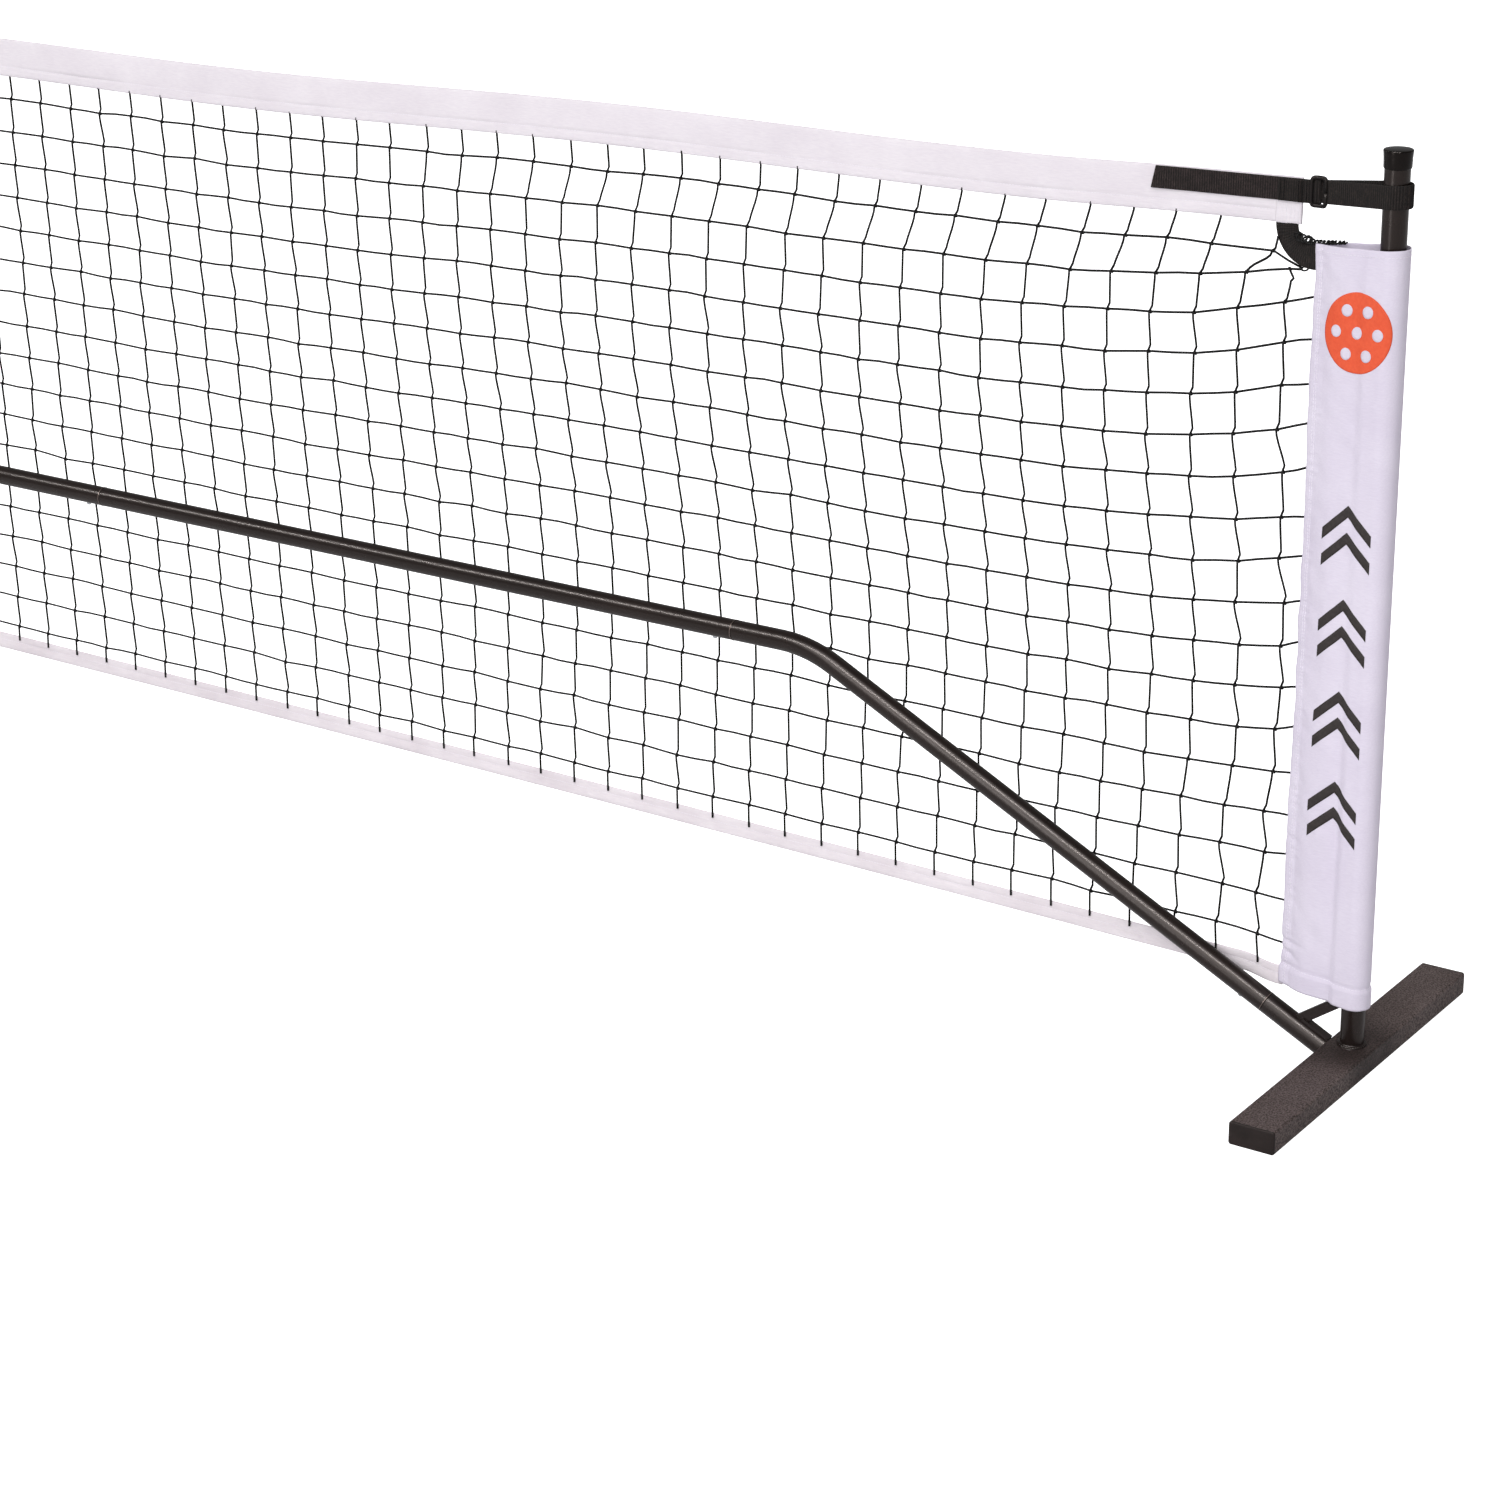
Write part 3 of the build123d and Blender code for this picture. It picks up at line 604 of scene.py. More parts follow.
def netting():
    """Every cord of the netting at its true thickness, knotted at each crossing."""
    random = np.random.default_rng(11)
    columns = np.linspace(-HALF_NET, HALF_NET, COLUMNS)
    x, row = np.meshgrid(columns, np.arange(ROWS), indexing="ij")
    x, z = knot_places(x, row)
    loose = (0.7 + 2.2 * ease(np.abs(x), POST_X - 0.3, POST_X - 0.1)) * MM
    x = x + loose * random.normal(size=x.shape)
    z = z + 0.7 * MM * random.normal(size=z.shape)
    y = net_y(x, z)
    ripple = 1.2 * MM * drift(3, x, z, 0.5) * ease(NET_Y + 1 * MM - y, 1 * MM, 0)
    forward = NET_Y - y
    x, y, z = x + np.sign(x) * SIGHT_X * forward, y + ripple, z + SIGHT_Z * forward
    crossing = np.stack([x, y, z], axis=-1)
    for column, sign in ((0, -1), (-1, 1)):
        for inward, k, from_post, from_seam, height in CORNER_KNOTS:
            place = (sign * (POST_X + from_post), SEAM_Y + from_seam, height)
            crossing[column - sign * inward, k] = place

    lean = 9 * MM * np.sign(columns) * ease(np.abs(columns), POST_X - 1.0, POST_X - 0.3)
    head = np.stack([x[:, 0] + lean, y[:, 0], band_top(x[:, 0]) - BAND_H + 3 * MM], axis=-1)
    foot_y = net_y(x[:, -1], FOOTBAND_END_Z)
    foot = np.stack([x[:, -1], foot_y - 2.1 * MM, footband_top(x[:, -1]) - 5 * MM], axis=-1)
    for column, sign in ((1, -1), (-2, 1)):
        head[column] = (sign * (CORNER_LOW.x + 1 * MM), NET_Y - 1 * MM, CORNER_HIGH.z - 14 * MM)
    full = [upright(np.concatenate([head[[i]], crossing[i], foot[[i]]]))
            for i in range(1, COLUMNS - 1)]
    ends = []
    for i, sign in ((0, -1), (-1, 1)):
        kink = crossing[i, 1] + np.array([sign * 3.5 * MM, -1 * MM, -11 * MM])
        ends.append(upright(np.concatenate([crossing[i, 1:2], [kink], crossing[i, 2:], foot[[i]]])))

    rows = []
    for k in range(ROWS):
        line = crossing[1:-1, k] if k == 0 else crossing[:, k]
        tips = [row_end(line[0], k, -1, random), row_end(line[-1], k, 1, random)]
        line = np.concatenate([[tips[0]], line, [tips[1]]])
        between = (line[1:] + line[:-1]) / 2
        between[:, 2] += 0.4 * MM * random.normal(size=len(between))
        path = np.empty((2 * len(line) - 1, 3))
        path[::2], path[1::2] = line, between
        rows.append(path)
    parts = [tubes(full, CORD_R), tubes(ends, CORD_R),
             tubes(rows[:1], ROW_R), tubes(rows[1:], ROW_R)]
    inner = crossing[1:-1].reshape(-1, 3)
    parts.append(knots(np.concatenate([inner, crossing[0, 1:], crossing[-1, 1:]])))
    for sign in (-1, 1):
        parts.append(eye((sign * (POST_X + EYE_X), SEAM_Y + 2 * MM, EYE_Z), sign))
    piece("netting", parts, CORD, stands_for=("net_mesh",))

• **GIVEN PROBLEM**
Copy out the listing above, line by line and exactly, from its first line to the line holding "crossing[i, 2:], foot[[i]]])))", inclusive.

• **WRITTEN SOLUTION**
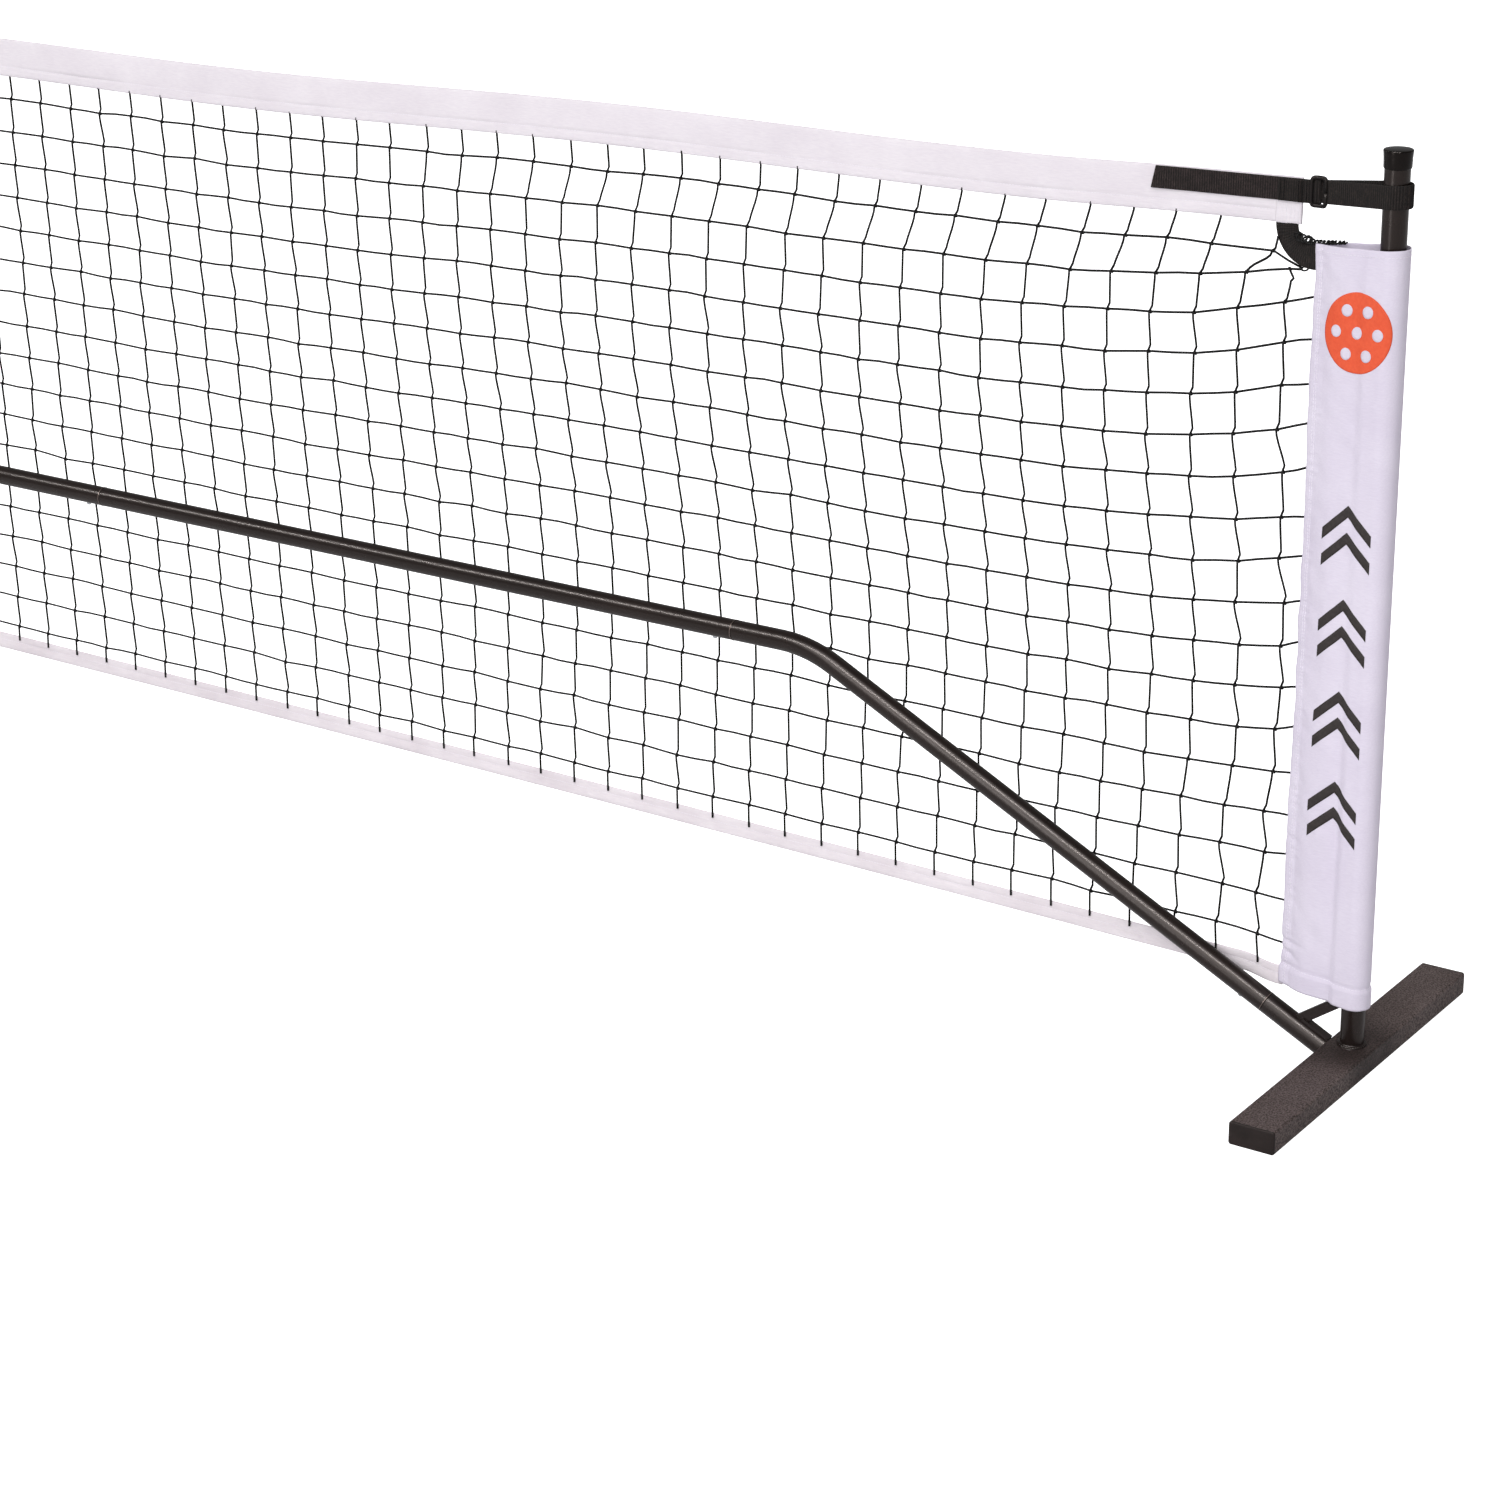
Write part 3 of the build123d and Blender code for this picture. It picks up at line 604 of scene.py. More parts follow.
def netting():
    """Every cord of the netting at its true thickness, knotted at each crossing."""
    random = np.random.default_rng(11)
    columns = np.linspace(-HALF_NET, HALF_NET, COLUMNS)
    x, row = np.meshgrid(columns, np.arange(ROWS), indexing="ij")
    x, z = knot_places(x, row)
    loose = (0.7 + 2.2 * ease(np.abs(x), POST_X - 0.3, POST_X - 0.1)) * MM
    x = x + loose * random.normal(size=x.shape)
    z = z + 0.7 * MM * random.normal(size=z.shape)
    y = net_y(x, z)
    ripple = 1.2 * MM * drift(3, x, z, 0.5) * ease(NET_Y + 1 * MM - y, 1 * MM, 0)
    forward = NET_Y - y
    x, y, z = x + np.sign(x) * SIGHT_X * forward, y + ripple, z + SIGHT_Z * forward
    crossing = np.stack([x, y, z], axis=-1)
    for column, sign in ((0, -1), (-1, 1)):
        for inward, k, from_post, from_seam, height in CORNER_KNOTS:
            place = (sign * (POST_X + from_post), SEAM_Y + from_seam, height)
            crossing[column - sign * inward, k] = place

    lean = 9 * MM * np.sign(columns) * ease(np.abs(columns), POST_X - 1.0, POST_X - 0.3)
    head = np.stack([x[:, 0] + lean, y[:, 0], band_top(x[:, 0]) - BAND_H + 3 * MM], axis=-1)
    foot_y = net_y(x[:, -1], FOOTBAND_END_Z)
    foot = np.stack([x[:, -1], foot_y - 2.1 * MM, footband_top(x[:, -1]) - 5 * MM], axis=-1)
    for column, sign in ((1, -1), (-2, 1)):
        head[column] = (sign * (CORNER_LOW.x + 1 * MM), NET_Y - 1 * MM, CORNER_HIGH.z - 14 * MM)
    full = [upright(np.concatenate([head[[i]], crossing[i], foot[[i]]]))
            for i in range(1, COLUMNS - 1)]
    ends = []
    for i, sign in ((0, -1), (-1, 1)):
        kink = crossing[i, 1] + np.array([sign * 3.5 * MM, -1 * MM, -11 * MM])
        ends.append(upright(np.concatenate([crossing[i, 1:2], [kink], crossing[i, 2:], foot[[i]]])))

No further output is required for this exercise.